Article

Getting Laffey Out of Court: Rethinking the Calculation of Reasonable Attorney Fees in FOIA Cases

American Bar Association

by Margaret Strouse
March 16, 2022

When it works as intended, the Freedom of Information Act’s (FOIA) fee-shifting provision both deters federal agencies from unlawfully withholding records and helps financially challenged requestors contest withholdings in court. But in federal courts in the District of Columbia, where any FOIA lawsuit may be brought and where a large portion of such suits are litigated, courts frequently undermine that goal by awarding fees, not based on the hourly rates plaintiffs’ attorneys charged their clients, but by relying instead on outdated and insufficient benchmarks published by the U.S. Attorney’s Office—the very office charged with defending federal agencies in these cases.

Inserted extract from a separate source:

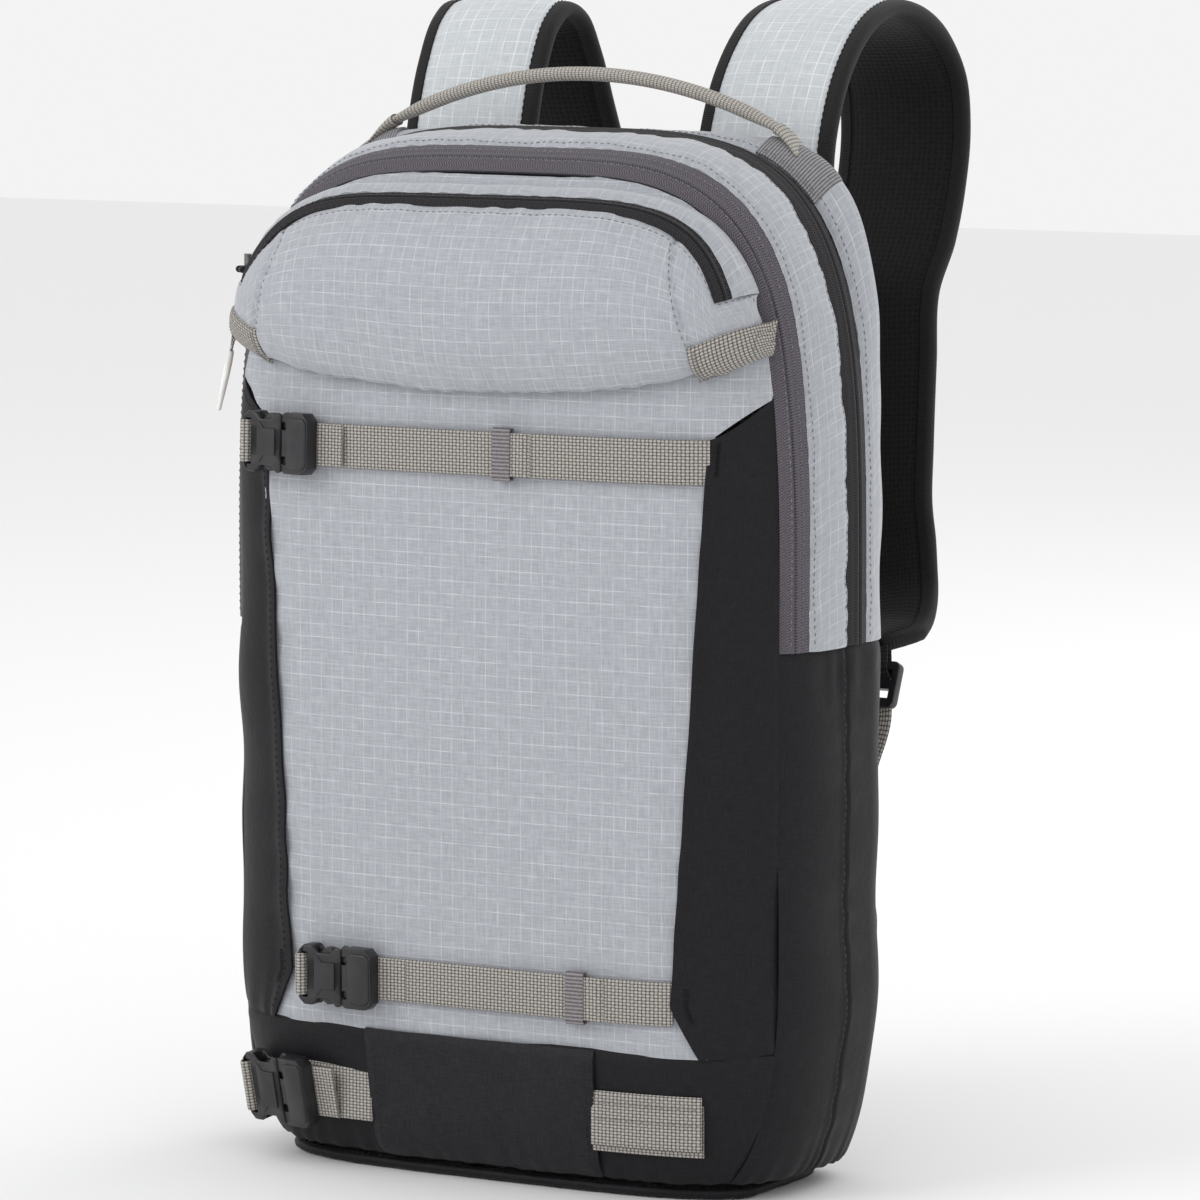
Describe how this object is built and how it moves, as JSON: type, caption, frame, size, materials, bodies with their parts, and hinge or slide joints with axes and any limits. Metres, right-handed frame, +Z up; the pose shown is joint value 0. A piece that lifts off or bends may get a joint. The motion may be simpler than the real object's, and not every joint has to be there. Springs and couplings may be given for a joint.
{
  "type": "ski backpack",
  "caption": "Ski backpack with a fold-forward front, a top pocket, cross straps with side-release buckles, a haul handle and padded shoulder straps.",
  "frame": {"origin": "middle of the flat base that the bag stands on", "axes": "+X to the viewer's right, -Y out of the front, +Z up the bag"},
  "size_m": [0.3186, 0.2892, 0.539],
  "materials": {
    "ripstop": "light grey ripstop nylon",
    "strap_pad": "light ripstop over foam, black mesh inside",
    "black_nylon": "black plain-weave nylon",
    "foam_mesh": "black spacer mesh over foam",
    "stiffener": "thin polyethylene sheet",
    "lining": "grey coated lining",
    "zip_black": "black coil zip tape",
    "zip_grey": "brown-grey coil zip tape",
    "webbing": "warm grey polyester webbing",
    "dark_webbing": "black polyester webbing",
    "elastic": "mauve-grey elastic",
    "moulded": "moulded acetal",
    "slider": "painted zinc casting",
    "pull": "milky moulded elastomer on cord"
  },
  "bodies": {
    "root": {"back_panel": "black_nylon", "back_foam": "foam_mesh", "frame_sheet": "stiffener", "laptop_sleeve": "lining", "rear_strip": "ripstop", "main_zip_rear": "zip_black", "side_panel_left": "black_nylon", "side_panel_right": "black_nylon", "divider_lower": "lining", "base_panel": "black_nylon", "base_piping": "black_nylon", "front_bottom_panel": "black_nylon", "front_panel_lower": "ripstop", "wing_lower_left": "black_nylon", "wing_lower_right": "black_nylon", "lower_strap": "webbing", "lower_buckle_socket": "moulded", "bottom_flap": "black_nylon", "ski_strap": "webbing", "ski_webbing": "webbing", "ski_buckle_socket": "moulded", "handle_tabs": "webbing", "shoulder_strap_left": "strap_pad", "shoulder_strap_right": "strap_pad", "strap_webbing_left": "webbing", "strap_webbing_right": "webbing"},
    "front_lid": {"gusset": "ripstop", "main_zip_front": "zip_black", "front_zip": "zip_grey", "divider_upper": "lining", "front_panel_upper": "ripstop", "wing_upper_left": "black_nylon", "wing_upper_right": "black_nylon", "upper_strap": "webbing", "upper_buckle_socket": "moulded", "pocket_lower": "ripstop", "pocket_zip": "zip_black", "pocket_bars": "webbing", "pocket_slider": "slider"},
    "pocket_flap": {"pocket_flap": "ripstop"},
    "haul_handle": {"haul_handle": "webbing"},
    "lower_keeper": {"lower_keeper": "elastic"},
    "upper_keeper": {"upper_keeper": "elastic"},
    "lower_plug": {"lower_buckle_plug": "moulded"},
    "lower_arm_top": {"lower_buckle_arm_top": "moulded"},
    "lower_arm_bottom": {"lower_buckle_arm_bottom": "moulded"},
    "upper_plug": {"upper_buckle_plug": "moulded"},
    "upper_arm_top": {"upper_buckle_arm_top": "moulded"},
    "upper_arm_bottom": {"upper_buckle_arm_bottom": "moulded"},
    "ski_plug": {"ski_buckle_plug": "moulded"},
    "ladder_left": {"ladder_lock_left": "moulded"},
    "ladder_right": {"ladder_lock_right": "moulded"},
    "sternum": {"sternum_strap_left": "dark_webbing", "sternum_strap_right": "dark_webbing", "sternum_buckle_socket": "moulded"},
    "sternum_plug": {"sternum_buckle_plug": "moulded"},
    "main_slider": {"main_slider": "slider"},
    "main_pull": {"main_pull": "pull"},
    "front_slider": {"front_slider": "slider"},
    "front_pull": {"front_pull": "pull"}
  },
  "joints": [
    {"name": "lid_fold", "type": "hinge", "parent": "root", "child": "front_lid", "pos_m": [0, -0.0628, 0.25], "axis": [1, 0, 0], "range_deg": [0, 60]},
    {"name": "pocket_fold", "type": "hinge", "parent": "front_lid", "child": "pocket_flap", "pos_m": [0, -0.0792, 0.404], "axis": [1, 0, 0], "range_deg": [0, 50]},
    {"name": "handle_swing", "type": "hinge", "parent": "root", "child": "haul_handle", "pos_m": [0, 0.036, 0.4795], "axis": [1, 0, 0], "range_deg": [-40, 60], "stiffness_Nm_per_rad": 0.05},
    {"name": "lower_keeper_slide", "type": "slide", "parent": "root", "child": "lower_keeper", "axis": [0.9994, 0.0341, 0], "range_m": [-0.014, 0.006]},
    {"name": "upper_keeper_slide", "type": "slide", "parent": "front_lid", "child": "upper_keeper", "axis": [1, 0.0017, 0], "range_m": [-0.02, 0.02]},
    {"name": "lower_plug_slide", "type": "slide", "parent": "root", "child": "lower_plug", "axis": [0.9986, -0.0526, 0], "range_m": [0, 0.018]},
    {"name": "lower_arm_top_press", "type": "hinge", "parent": "lower_plug", "child": "lower_arm_top", "pos_m": [-0.06403, -0.06941, 0.09996], "axis": [-0.0526, -0.9986, -0.0054], "range_deg": [0, 6], "stiffness_Nm_per_rad": 0.02},
    {"name": "lower_arm_bottom_press", "type": "hinge", "parent": "lower_plug", "child": "lower_arm_bottom", "pos_m": [-0.06403, -0.06933, 0.08396], "axis": [0.0526, 0.9986, 0.0054], "range_deg": [0, 6], "stiffness_Nm_per_rad": 0.02},
    {"name": "upper_plug_slide", "type": "slide", "parent": "front_lid", "child": "upper_plug", "axis": [0.9822, -0.1878, 0], "range_m": [0, 0.018]},
    {"name": "upper_arm_top_press", "type": "hinge", "parent": "upper_plug", "child": "upper_arm_top", "pos_m": [-0.09716, -0.06578, 0.34419], "axis": [-0.1878, -0.9819, 0.0243], "range_deg": [0, 6], "stiffness_Nm_per_rad": 0.02},
    {"name": "upper_arm_bottom_press", "type": "hinge", "parent": "upper_plug", "child": "upper_arm_bottom", "pos_m": [-0.09724, -0.06617, 0.3282], "axis": [0.1878, 0.9819, -0.0243], "range_deg": [0, 6], "stiffness_Nm_per_rad": 0.02},
    {"name": "ski_plug_slide", "type": "slide", "parent": "root", "child": "ski_plug", "axis": [0.9648, -0.2628, 0], "range_m": [0, 0.018]},
    {"name": "ladder_tilt_left", "type": "hinge", "parent": "root", "child": "ladder_left", "pos_m": [-0.114, 0.106, 0.22], "axis": [1, 0, 0], "range_deg": [-12, 12]},
    {"name": "ladder_tilt_right", "type": "hinge", "parent": "root", "child": "ladder_right", "pos_m": [0.114, 0.106, 0.22], "axis": [1, 0, 0], "range_deg": [-12, 12]},
    {"name": "sternum_height", "type": "slide", "parent": "root", "child": "sternum", "axis": [0, 0.1478, 0.989], "range_m": [-0.025, 0.025]},
    {"name": "sternum_plug_slide", "type": "slide", "parent": "sternum", "child": "sternum_plug", "axis": [-1, 0, 0], "range_m": [0, 0.018]},
    {"name": "main_zip_slide", "type": "slide", "parent": "root", "child": "main_slider", "axis": [0.0099, 0.0002, 1], "range_m": [-0.045, 0.02]},
    {"name": "main_pull_swing", "type": "hinge", "parent": "main_slider", "child": "main_pull", "pos_m": [-0.16116, 0.01591, 0.30606], "axis": [-0.0148, 0.9999, 0], "range_deg": [0, 70]},
    {"name": "front_zip_slide", "type": "slide", "parent": "front_lid", "child": "front_slider", "axis": [0.1836, 0.102, 0.9777], "range_m": [-0.025, 0.006]},
    {"name": "front_pull_swing", "type": "hinge", "parent": "front_slider", "child": "front_pull", "pos_m": [-0.14638, -0.03154, 0.39334], "axis": [-0.4858, 0.8741, 0], "range_deg": [0, 70]}
  ],
  "couplings": [
    {"joint": "lower_arm_bottom_press", "follows": "lower_arm_top_press", "ratio": 1},
    {"joint": "upper_arm_bottom_press", "follows": "upper_arm_top_press", "ratio": 1}
  ]
}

This table of purportedly reasonable hourly rates, called the “USAO Matrix” or “Laffey Matrix,” and its slightly more reasonable but still problematic cousin the “LSI Laffey Matrix,” should be retired in favor of fee awards based on rates that willing plaintiffs agree to pay their lawyers. Until the D.C. Circuit does so, however, there are a number of strategies FOIA plaintiffs’ counsel can pursue to obtain more equitable fee awards.